**Task objective:** Only the lines from the one containing "front_pin_y = BACK_Y - PIN_OFFSET" through the one containing "obj.matrix_parent_inverse = Matrix.Identity(4)" are to be copied, exactly and with both ends kept.

::::::::

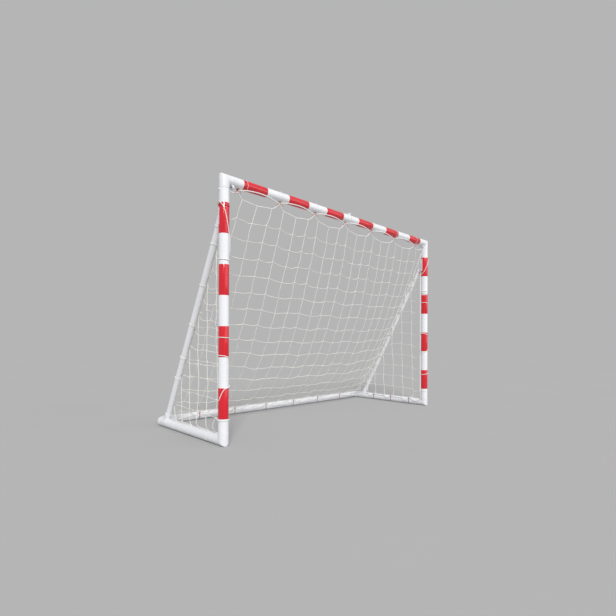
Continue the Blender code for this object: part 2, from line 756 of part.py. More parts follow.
def side_frame(prefix, side, body):
    """Build one rigid side frame: post, side bar, strut, corners, sockets, bands and side net."""
    centre = side * POST_X * X
    top = centre + Vector((0, POST_Y, BAR_Z))
    foot = centre + Vector((0, POST_Y, BASE_Z))
    back = centre + Vector((0, BACK_Y, BASE_Z))
    inward = -side * X
    joint = CORNER_REACH + SEAT_GAP

    bands = []
    band_top = POST_TOP_WHITE - TUBE_RADIUS - joint
    while band_top + BAND_LENGTH < BAR_Z - joint - POST_FOOT_WHITE:
        bands.append((band_top, band_top + BAND_LENGTH))
        band_top += 2 * BAND_LENGTH
    post = banded_tube(top - joint * Z, foot + joint * Z, bands)
    add_piece(prefix + "_post", post, body, WHITE_PLASTIC, RED_FILM)
    side_bar = banded_tube(foot + joint * Y, back - joint * Y, [])
    add_piece(prefix + "_side_bar", side_bar, body, WHITE_PLASTIC)

    top_hinge = hinge_frame(top + CORNER_REACH * inward - PIN_OFFSET * Z, -inward, -Z)
    corner = add_knuckles(elbow(top, -Z, inward, False, False), top_hinge, False)
    add_piece(prefix + "_top_corner", corner, body, WHITE_PLASTIC)
    add_piece(prefix + "_foot_corner", elbow(foot, Z, Y, False, True), body, WHITE_PLASTIC)
    back_hinge = hinge_frame(back + CORNER_REACH * inward - PIN_OFFSET * Y, -inward, -Y)
    corner = add_knuckles(elbow(back, -Y, inward, True, False), back_hinge, False)
    add_piece(prefix + "_back_corner", corner, body, WHITE_PLASTIC)
    add_piece(prefix + "_top_hinge_pin", hinge_pin(top_hinge.translation, Y), body, ZINC_STEEL)
    add_piece(prefix + "_back_hinge_pin", hinge_pin(back_hinge.translation, -Z), body, ZINC_STEEL)

    strut_top = centre + STRUT_TOP
    strut_foot = centre + STRUT_FOOT
    slope = (strut_foot - strut_top).normalized()
    post_seat = SEAT_RADIUS
    base_seat = TUBE_RADIUS + SEAT_GAP
    upper = strut_top + strut_seat(abs(slope.z), slope.y, post_seat) * slope
    lower = strut_foot - strut_seat(slope.y, abs(slope.z), base_seat) * slope
    bm = bmesh.new()
    hollow_tube(bm, upper, lower, STRUT_RADIUS, STRUT_RADIUS - STRUT_WALL, STRUT_SIDES)
    add_piece(prefix + "_strut", bm, body, WHITE_PLASTIC)
    socket = strut_socket(strut_top, slope, -Z, Y, post_seat)
    add_piece(prefix + "_strut_top_socket", socket, body, WHITE_PLASTIC)
    socket = strut_socket(strut_foot, -slope, -Y, Z, base_seat)
    add_piece(prefix + "_strut_foot_socket", socket, body, WHITE_PLASTIC)

    for index, place in enumerate(side_clip_positions()):
        clip = snap_clip(foot + (place - POST_Y) * Y, Y, inward)
        add_piece(f"{prefix}_side_bar_clip_{index + 1}", clip, body, RED_TIE)
    add_piece(prefix + "_side_net", side_net(side), body, NET_TWINE)


def folding_bar(prefix, side, body, axis, pin_side, bands, finishes):
    """Build one half of a folding bar: its tube and its two moulded ends.

    axis is a point on the bar's axis at mid-span, and bands are measured from there.
    """
    outward = side * X
    fold = axis + FOLD_X * outward
    inset = END_COLLAR + SEAT_GAP
    start = axis + inset * outward
    tube = banded_tube(start, fold - inset * outward, [(low - inset, high - inset) for low, high in bands])
    add_piece(prefix + "_tube", tube, body, *finishes)
    outer_frame = hinge_frame(fold + PIN_OFFSET * pin_side, -outward, pin_side)
    add_piece(prefix + "_outer_end", bar_end(outer_frame, True), body, WHITE_PLASTIC)
    inner_frame = hinge_frame(axis - PIN_OFFSET * pin_side, outward, -pin_side)
    add_piece(prefix + "_inner_end", bar_end(inner_frame, side > 0), body, WHITE_PLASTIC)


def crossbar_half(prefix, side, body):
    """Build one half of the crossbar, with its red bands and the ties that hang the net."""
    bands = []
    low = BAND_LENGTH / 2
    while low + BAND_LENGTH < FOLD_X - END_COLLAR:
        bands.append((low, low + BAND_LENGTH))
        low += 2 * BAND_LENGTH
    axis = Vector((0, POST_Y, BAR_Z))
    folding_bar(prefix, side, body, axis, -Z, bands, (WHITE_PLASTIC, RED_FILM))
    places = sorted(abs(place) for place in tie_positions() if place * side > 0)
    for index, place in enumerate(places):
        add_piece(f"{prefix}_tie_{index + 1}", tie_loop(side * place), body, RED_TIE)


def back_bar_half(prefix, side, body):
    """Build one half of the back bar, with the snap clips that hold the net's lower edge."""
    axis = Vector((0, BACK_Y, BASE_Z))
    folding_bar(prefix, side, body, axis, -Y, [], (WHITE_PLASTIC,))
    places = sorted(abs(place) for place in back_clip_positions() if place * side > 0)
    for index, place in enumerate(places):
        clip = snap_clip(axis + side * place * X, X, -Y)
        add_piece(f"{prefix}_clip_{index + 1}", clip, body, RED_TIE)


def main():
    """Build the goal, body by body, from the left side frame outwards."""
    clear_scene()
    top_pin_z = BAR_Z - PIN_OFFSET
    front_pin_y = BACK_Y - PIN_OFFSET
    left = pivot("left_frame_body", Vector((0, 0, 0)))
    bar_left = pivot("crossbar_left_body", Vector((-FOLD_X, POST_Y, top_pin_z)), left)
    bar_right = pivot("crossbar_right_body", Vector((0, POST_Y, BAR_Z + PIN_OFFSET)), bar_left)
    right = pivot("right_frame_body", Vector((FOLD_X, POST_Y, top_pin_z)), bar_right)
    back_left = pivot("back_bar_left_body", Vector((-FOLD_X, front_pin_y, BASE_Z)), left)
    back_right = pivot("back_bar_right_body", Vector((0, BACK_Y + PIN_OFFSET, BASE_Z)), back_left)

    side_frame("left", -1, left)
    side_frame("right", 1, right)
    crossbar_half("crossbar_left", -1, bar_left)
    crossbar_half("crossbar_right", 1, bar_right)
    back_bar_half("back_bar_left", -1, back_left)
    back_bar_half("back_bar_right", 1, back_right)
    middle_top = bar_right.matrix_world.translation
    middle_back = back_right.matrix_world.translation
    add_piece("crossbar_middle_hinge_pin", hinge_pin(middle_top, Y), bar_left, ZINC_STEEL)
    add_piece("back_bar_middle_hinge_pin", hinge_pin(middle_back, -Z), back_left, ZINC_STEEL)
    add_piece("back_net", back_net(), left, NET_TWINE)


main()
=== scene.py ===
"""Folding handball goal: the looks of every piece, built round the goal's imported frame.

Metres, +X along the crossbar, +Y towards the back, +Z up, the frame's own origin. Tubes, mouldings,
pins, clips and ties are rebuilt round and smooth where the frame holds them faceted. The nets are
let hang by their own weight, and are then drawn strand by strand with a knot at each crossing.
"""

import json
import logging
import math
from dataclasses import dataclass, field
from enum import Enum

import bpy
import numpy as np
from mathutils import Matrix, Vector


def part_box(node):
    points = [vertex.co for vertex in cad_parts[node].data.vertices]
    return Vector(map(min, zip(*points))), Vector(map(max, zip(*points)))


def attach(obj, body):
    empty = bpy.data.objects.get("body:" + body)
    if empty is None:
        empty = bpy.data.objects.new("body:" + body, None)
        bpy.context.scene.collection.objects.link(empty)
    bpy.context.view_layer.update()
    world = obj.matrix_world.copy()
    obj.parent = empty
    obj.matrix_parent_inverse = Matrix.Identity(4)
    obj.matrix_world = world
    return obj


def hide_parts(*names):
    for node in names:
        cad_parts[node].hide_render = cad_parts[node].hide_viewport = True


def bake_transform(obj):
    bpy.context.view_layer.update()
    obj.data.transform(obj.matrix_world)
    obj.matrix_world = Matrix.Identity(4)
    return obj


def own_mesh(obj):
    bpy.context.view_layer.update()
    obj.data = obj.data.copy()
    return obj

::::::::

**Output of the exercise:**
    front_pin_y = BACK_Y - PIN_OFFSET
    left = pivot("left_frame_body", Vector((0, 0, 0)))
    bar_left = pivot("crossbar_left_body", Vector((-FOLD_X, POST_Y, top_pin_z)), left)
    bar_right = pivot("crossbar_right_body", Vector((0, POST_Y, BAR_Z + PIN_OFFSET)), bar_left)
    right = pivot("right_frame_body", Vector((FOLD_X, POST_Y, top_pin_z)), bar_right)
    back_left = pivot("back_bar_left_body", Vector((-FOLD_X, front_pin_y, BASE_Z)), left)
    back_right = pivot("back_bar_right_body", Vector((0, BACK_Y + PIN_OFFSET, BASE_Z)), back_left)

    side_frame("left", -1, left)
    side_frame("right", 1, right)
    crossbar_half("crossbar_left", -1, bar_left)
    crossbar_half("crossbar_right", 1, bar_right)
    back_bar_half("back_bar_left", -1, back_left)
    back_bar_half("back_bar_right", 1, back_right)
    middle_top = bar_right.matrix_world.translation
    middle_back = back_right.matrix_world.translation
    add_piece("crossbar_middle_hinge_pin", hinge_pin(middle_top, Y), bar_left, ZINC_STEEL)
    add_piece("back_bar_middle_hinge_pin", hinge_pin(middle_back, -Z), back_left, ZINC_STEEL)
    add_piece("back_net", back_net(), left, NET_TWINE)


main()
=== scene.py ===
"""Folding handball goal: the looks of every piece, built round the goal's imported frame.

Metres, +X along the crossbar, +Y towards the back, +Z up, the frame's own origin. Tubes, mouldings,
pins, clips and ties are rebuilt round and smooth where the frame holds them faceted. The nets are
let hang by their own weight, and are then drawn strand by strand with a knot at each crossing.
"""

import json
import logging
import math
from dataclasses import dataclass, field
from enum import Enum

import bpy
import numpy as np
from mathutils import Matrix, Vector


def part_box(node):
    points = [vertex.co for vertex in cad_parts[node].data.vertices]
    return Vector(map(min, zip(*points))), Vector(map(max, zip(*points)))


def attach(obj, body):
    empty = bpy.data.objects.get("body:" + body)
    if empty is None:
        empty = bpy.data.objects.new("body:" + body, None)
        bpy.context.scene.collection.objects.link(empty)
    bpy.context.view_layer.update()
    world = obj.matrix_world.copy()
    obj.parent = empty
    obj.matrix_parent_inverse = Matrix.Identity(4)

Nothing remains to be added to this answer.